Do I need to replant every time I harvest?
In most cases, you should plant new seeds after harvesting to keep the tray productive. If a tray looks empty or stops producing after a harvest, assume it needs a new seed slot filled rather than expecting crops to regrow automatically.
Can I transition from Hydroponic Trays to a Bio-Dome mid-save without wasting everything?
Yes, but the timing matters. Harvest any crops that are ready first, then upgrade during a low-demand window. Deconstructing and rebuilding too soon can force you to lose valuable growth time, especially if you are relying on a short power schedule.
What is the most common reason for “empty trays” even when I have power?

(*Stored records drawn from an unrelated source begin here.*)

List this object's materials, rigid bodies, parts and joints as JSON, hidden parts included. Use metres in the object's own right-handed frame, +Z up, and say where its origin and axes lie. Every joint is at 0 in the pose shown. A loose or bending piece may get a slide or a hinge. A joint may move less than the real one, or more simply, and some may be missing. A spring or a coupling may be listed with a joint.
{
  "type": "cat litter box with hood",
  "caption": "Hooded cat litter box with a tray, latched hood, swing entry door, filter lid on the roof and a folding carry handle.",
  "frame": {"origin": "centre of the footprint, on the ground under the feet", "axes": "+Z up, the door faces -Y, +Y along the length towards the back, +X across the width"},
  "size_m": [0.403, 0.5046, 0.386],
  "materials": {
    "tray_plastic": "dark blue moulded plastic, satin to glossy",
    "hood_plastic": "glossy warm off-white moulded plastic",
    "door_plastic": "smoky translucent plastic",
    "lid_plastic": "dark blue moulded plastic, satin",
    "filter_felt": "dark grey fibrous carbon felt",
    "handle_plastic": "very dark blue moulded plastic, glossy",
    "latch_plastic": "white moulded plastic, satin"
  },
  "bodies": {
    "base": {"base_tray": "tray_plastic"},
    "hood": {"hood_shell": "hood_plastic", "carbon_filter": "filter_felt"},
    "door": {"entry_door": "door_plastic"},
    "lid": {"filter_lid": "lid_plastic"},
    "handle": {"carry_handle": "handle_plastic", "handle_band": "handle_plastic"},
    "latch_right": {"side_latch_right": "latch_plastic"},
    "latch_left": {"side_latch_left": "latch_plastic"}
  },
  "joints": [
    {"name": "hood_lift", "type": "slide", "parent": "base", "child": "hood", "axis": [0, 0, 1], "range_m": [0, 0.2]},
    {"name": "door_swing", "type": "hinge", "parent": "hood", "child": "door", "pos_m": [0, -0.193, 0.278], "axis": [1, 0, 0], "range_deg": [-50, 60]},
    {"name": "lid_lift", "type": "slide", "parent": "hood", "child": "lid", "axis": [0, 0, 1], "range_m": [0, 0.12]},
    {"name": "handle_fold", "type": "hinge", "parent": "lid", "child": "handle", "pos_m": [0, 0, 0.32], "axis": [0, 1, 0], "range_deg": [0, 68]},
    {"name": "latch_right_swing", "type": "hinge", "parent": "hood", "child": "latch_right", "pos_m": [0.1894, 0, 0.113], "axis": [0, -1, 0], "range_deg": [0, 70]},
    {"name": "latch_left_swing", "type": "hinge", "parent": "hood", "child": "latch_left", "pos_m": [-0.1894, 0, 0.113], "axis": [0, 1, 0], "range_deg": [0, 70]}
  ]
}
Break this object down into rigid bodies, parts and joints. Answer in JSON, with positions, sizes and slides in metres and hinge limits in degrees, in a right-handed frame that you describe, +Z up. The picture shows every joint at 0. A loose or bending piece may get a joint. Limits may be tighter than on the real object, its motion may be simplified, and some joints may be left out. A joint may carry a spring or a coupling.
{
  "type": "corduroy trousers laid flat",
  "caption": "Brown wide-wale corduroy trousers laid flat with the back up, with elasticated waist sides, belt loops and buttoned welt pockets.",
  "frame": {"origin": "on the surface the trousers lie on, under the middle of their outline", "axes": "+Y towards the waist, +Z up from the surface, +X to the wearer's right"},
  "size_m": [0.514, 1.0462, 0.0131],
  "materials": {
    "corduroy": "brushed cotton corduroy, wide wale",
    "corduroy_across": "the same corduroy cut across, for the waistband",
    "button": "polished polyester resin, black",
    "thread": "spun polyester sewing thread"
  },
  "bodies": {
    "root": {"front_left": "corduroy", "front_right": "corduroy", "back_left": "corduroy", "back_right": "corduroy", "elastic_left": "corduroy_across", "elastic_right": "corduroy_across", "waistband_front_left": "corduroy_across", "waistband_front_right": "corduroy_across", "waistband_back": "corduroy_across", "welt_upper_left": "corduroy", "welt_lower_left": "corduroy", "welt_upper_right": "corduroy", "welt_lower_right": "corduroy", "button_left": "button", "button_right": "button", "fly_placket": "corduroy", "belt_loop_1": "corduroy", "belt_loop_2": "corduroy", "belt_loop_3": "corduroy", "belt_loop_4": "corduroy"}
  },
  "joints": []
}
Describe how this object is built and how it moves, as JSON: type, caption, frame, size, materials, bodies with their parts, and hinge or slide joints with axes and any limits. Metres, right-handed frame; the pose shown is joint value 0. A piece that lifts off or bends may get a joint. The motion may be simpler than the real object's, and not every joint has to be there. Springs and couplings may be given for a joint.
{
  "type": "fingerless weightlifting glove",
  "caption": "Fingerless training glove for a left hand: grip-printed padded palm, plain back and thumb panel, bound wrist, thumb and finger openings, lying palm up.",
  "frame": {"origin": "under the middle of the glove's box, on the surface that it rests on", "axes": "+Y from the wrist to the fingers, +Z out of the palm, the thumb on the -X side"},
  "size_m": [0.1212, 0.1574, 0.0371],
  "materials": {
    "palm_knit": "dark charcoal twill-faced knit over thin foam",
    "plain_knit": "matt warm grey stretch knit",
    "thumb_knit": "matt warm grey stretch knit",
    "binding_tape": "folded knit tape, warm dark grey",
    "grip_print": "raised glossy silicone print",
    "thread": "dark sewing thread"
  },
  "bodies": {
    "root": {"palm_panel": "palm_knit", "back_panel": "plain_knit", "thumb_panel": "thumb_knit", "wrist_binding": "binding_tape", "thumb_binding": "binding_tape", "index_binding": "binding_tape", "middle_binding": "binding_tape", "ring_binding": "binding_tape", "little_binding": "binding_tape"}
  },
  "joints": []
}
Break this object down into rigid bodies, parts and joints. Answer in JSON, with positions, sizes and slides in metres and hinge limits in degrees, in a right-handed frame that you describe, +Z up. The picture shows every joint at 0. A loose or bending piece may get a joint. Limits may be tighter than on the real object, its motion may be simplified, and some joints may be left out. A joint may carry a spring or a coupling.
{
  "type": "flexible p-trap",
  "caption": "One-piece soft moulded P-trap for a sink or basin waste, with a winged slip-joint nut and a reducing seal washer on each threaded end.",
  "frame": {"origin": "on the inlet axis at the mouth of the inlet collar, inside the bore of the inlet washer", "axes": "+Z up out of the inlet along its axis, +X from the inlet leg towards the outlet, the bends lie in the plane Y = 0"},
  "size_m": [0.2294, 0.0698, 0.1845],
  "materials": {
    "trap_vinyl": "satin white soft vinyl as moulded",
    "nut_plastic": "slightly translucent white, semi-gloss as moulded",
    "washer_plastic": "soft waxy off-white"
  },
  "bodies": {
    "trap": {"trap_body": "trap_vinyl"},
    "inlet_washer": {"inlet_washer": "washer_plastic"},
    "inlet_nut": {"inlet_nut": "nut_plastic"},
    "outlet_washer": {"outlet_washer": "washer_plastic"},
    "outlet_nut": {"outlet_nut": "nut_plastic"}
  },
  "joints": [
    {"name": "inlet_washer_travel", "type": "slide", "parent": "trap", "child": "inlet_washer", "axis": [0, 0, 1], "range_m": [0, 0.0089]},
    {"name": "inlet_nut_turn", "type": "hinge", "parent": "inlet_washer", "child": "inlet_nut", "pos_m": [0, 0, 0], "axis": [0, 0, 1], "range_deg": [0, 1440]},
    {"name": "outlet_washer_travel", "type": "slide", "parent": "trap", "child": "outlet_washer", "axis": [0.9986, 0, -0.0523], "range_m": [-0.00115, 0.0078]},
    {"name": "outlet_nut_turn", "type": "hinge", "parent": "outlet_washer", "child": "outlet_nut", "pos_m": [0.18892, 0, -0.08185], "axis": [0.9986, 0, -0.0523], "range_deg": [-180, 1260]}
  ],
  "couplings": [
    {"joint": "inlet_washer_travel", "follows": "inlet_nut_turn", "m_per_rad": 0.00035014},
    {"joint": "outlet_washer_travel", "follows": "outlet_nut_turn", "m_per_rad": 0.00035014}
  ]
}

The top cause is usually missing or incorrect seeds in the trays after a harvest, or planting the wrong crop for your intended recipe chain. If power is confirmed and trays are still empty, open the tray UI and verify each tray actually has a seed assigned, then cross-check which crops your crafting recipes require.
Should I build on an extreme biome planet for my first farm?
It is usually better not to. Extreme biomes do not directly kill crops inside the Bio-Dome, but they tend to increase your operational friction during build and maintenance (more exposure and resource pressure). Start on a calmer biome until your farm is stable, then relocate when you have surplus power and materials.
Is there any advantage to using many slow-growing premium crops early on?
It is often a trap. Slow crops punish unstable power or early-game logistics, because a reset or delay costs more real time. Start with fast, reliable growers until your power grid is overbuilt, then add slower, higher-value crops once you can guarantee consistent cycles.
What should I do if some trays stop updating after a game update or patch?
Treat it as a configuration issue first. Re-check that the trays are still connected and powered, then verify seeds are still assigned. If you still see no progress, test with a single tray by planting a known starter seed, then expand again once you confirm the mechanic is behaving normally.
How should I choose crops if I am not sure what I want to craft yet?
Pick a small set of crops that cover multiple crafting destinations rather than betting everything on one recipe. Use the build menu to identify recipes that use the crops you already have seeds for, then choose crops that map to more than one valuable outcome so one crafting goal change does not break your farm plan.
Does the number of trays mean I should scale power linearly?
Mostly, but not perfectly. Tray power draw adds up, and Bio-Dome infrastructure can increase total load, so plan for buffer capacity rather than exact math. If you are running close to the limit, a night-cycle dip or temporary power outage can trigger growth resets that feel random.